## Information supplied
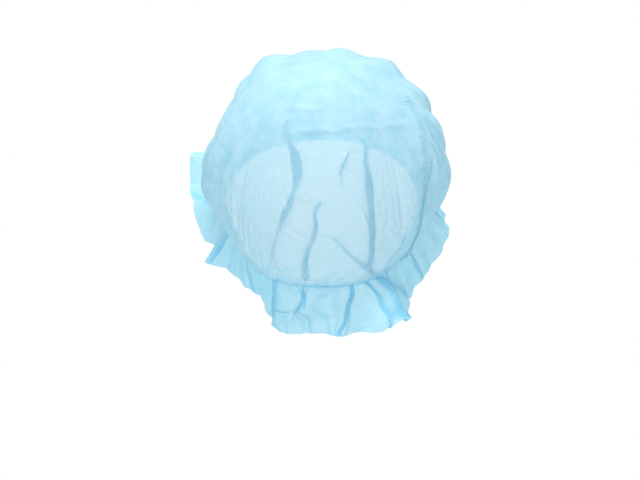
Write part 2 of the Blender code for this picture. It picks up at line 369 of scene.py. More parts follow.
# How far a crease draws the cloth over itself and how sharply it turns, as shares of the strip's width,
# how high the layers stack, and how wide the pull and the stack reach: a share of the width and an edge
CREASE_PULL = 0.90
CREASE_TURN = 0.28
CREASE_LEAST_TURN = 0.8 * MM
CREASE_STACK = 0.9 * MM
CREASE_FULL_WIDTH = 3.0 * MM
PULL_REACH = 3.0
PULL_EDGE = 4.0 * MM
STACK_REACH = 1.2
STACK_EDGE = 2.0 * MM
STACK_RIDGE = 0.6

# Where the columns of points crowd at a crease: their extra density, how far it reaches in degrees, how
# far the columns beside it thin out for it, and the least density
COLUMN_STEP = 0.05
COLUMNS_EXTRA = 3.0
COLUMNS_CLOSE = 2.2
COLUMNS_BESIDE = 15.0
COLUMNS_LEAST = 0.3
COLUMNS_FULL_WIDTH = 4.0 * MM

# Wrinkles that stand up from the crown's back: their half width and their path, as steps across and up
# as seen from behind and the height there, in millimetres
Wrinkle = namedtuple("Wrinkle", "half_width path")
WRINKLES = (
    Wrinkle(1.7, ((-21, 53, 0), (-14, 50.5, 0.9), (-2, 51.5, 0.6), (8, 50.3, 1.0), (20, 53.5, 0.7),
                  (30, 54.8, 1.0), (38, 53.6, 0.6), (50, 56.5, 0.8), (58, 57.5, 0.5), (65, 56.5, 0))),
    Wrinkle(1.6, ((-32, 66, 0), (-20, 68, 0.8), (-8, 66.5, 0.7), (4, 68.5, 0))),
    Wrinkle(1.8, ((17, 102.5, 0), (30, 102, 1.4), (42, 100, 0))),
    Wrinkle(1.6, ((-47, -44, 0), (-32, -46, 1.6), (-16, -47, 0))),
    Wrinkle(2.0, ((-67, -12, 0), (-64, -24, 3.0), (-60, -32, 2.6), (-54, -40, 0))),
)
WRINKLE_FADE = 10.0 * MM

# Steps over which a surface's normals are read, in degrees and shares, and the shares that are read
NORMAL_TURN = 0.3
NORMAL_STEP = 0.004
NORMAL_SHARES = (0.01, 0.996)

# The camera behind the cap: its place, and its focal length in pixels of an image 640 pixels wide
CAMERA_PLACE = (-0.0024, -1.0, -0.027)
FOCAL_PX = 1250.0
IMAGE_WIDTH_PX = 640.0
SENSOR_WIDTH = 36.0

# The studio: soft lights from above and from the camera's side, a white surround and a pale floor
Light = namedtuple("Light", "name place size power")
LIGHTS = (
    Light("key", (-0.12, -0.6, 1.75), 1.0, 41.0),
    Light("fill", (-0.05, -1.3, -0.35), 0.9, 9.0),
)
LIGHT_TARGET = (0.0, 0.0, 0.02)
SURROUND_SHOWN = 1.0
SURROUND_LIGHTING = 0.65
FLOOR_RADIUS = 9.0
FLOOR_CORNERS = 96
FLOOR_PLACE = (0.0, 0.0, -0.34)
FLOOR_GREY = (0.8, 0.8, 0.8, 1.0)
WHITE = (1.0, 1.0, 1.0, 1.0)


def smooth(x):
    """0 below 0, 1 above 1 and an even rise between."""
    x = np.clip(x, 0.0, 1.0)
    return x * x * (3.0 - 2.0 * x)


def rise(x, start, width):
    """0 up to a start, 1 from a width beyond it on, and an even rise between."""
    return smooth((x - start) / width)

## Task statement
Print only the lines that run from the start of the listing to the line bearing "STACK_RIDGE = 0.6"; please keep the first line and that last one, exactly as they appear.

## Response to the exercise
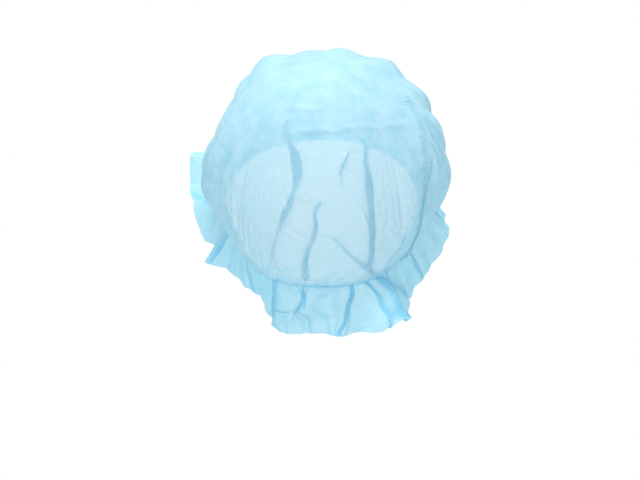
Write part 2 of the Blender code for this picture. It picks up at line 369 of scene.py. More parts follow.
# How far a crease draws the cloth over itself and how sharply it turns, as shares of the strip's width,
# how high the layers stack, and how wide the pull and the stack reach: a share of the width and an edge
CREASE_PULL = 0.90
CREASE_TURN = 0.28
CREASE_LEAST_TURN = 0.8 * MM
CREASE_STACK = 0.9 * MM
CREASE_FULL_WIDTH = 3.0 * MM
PULL_REACH = 3.0
PULL_EDGE = 4.0 * MM
STACK_REACH = 1.2
STACK_EDGE = 2.0 * MM
STACK_RIDGE = 0.6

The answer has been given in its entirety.